Had wondered if using NICTD to Dyer would speed up Amtrak when that is finished but have to wonder if Superliners would clear the wires especially on the IC portion ?
  by Gilbert B Norman
 
Volks, let's be honest; for all too many, the train ride was simply a seat into which you sat down, plugged in the headphones (understand those things are wireless nowadays, but how would I know), fired up the laptop and hoped they were more or less on time.

Such passenger could care less if the car was stainless with a Blue stripe or "Two Tone Brown" and that there was a high level of on board service available "under the Dome" for which you paid extra.
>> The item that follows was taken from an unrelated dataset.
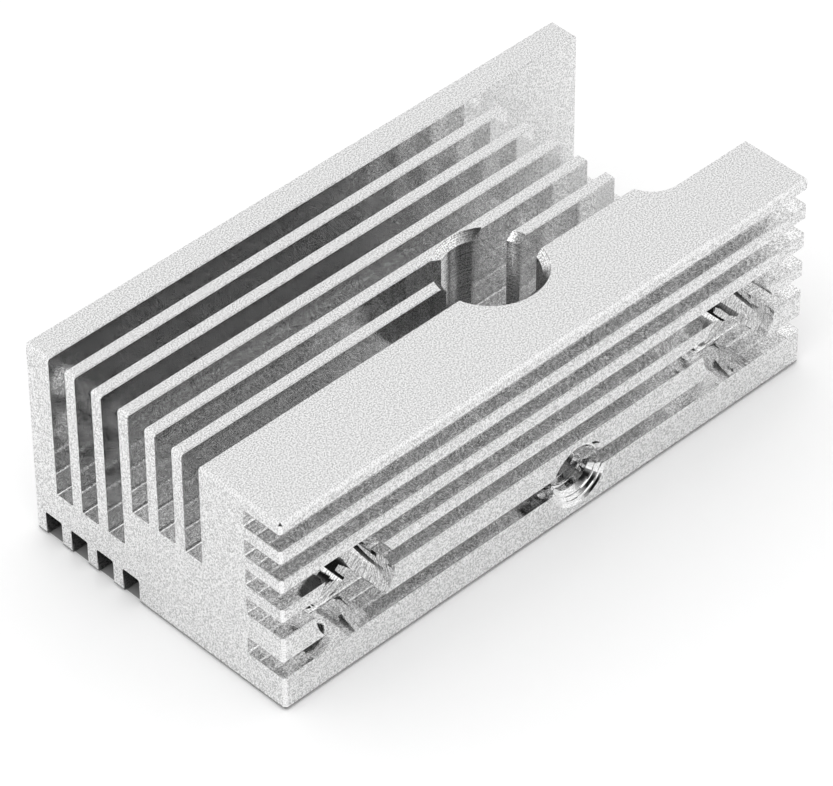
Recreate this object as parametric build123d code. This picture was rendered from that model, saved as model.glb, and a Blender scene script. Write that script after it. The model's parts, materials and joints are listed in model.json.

Since everything Ellis touched hardly turned to Gold, who knows what he lost on that venture. For Amtrak and the State, it was a documented loser. No wonder it's gone and it's not coming back anytime soon - even if there are to be Donkeys at 1600 and 200 W. Washington.
  by mtuandrew
 
west point wrote: Thu Jul 02, 2020 12:40 am Had wondered if using NICTD to Dyer would speed up Amtrak when that is finished but have to wonder if Superliners would clear the wires especially on the IC portion ?
Two notes there:
A) Amtrak wouldn’t use the Metra Electric lines north of Kensington, it would use the parallel non-electrified IC freight line that’s essentially unused but in great shape.
B) unknown about the clearance on NICTD proper; if that worried about clearance, Amtrak could pay for poles that are 1 foot taller :wink:
  by GWoodle
 
Two notes there:
A) Amtrak wouldn’t use the Metra Electric lines north of Kensington, it would use the parallel non-electrified IC freight line that’s essentially unused but in great shape.
B) unknown about the clearance on NICTD proper; if that worried about clearance, Amtrak could pay for poles that are 1 foot taller :wink:
[/quote]

You could compare Superliners with Highliners on Metra Electric or South Shore. I doubt if clearance would be any different.
The Cardinal uses all low level equipment since it ends in New York City. All you need is 2 coach & 1 cafe. Amtrak should be able to have Amfleet or Horizon cars out of the Chicago Midwest pool.
The train may also be a victim of the failure to do Chicago St Louis, Chicago Detroit high speed rail upgraded with new high level equipment to run the routes. Has it been 20 years for the promise of a nice Midwest High Speed Rail system? Too bad one of the Milwaukee-Chicago trains can't be sent to Indy then return on a daily schedule.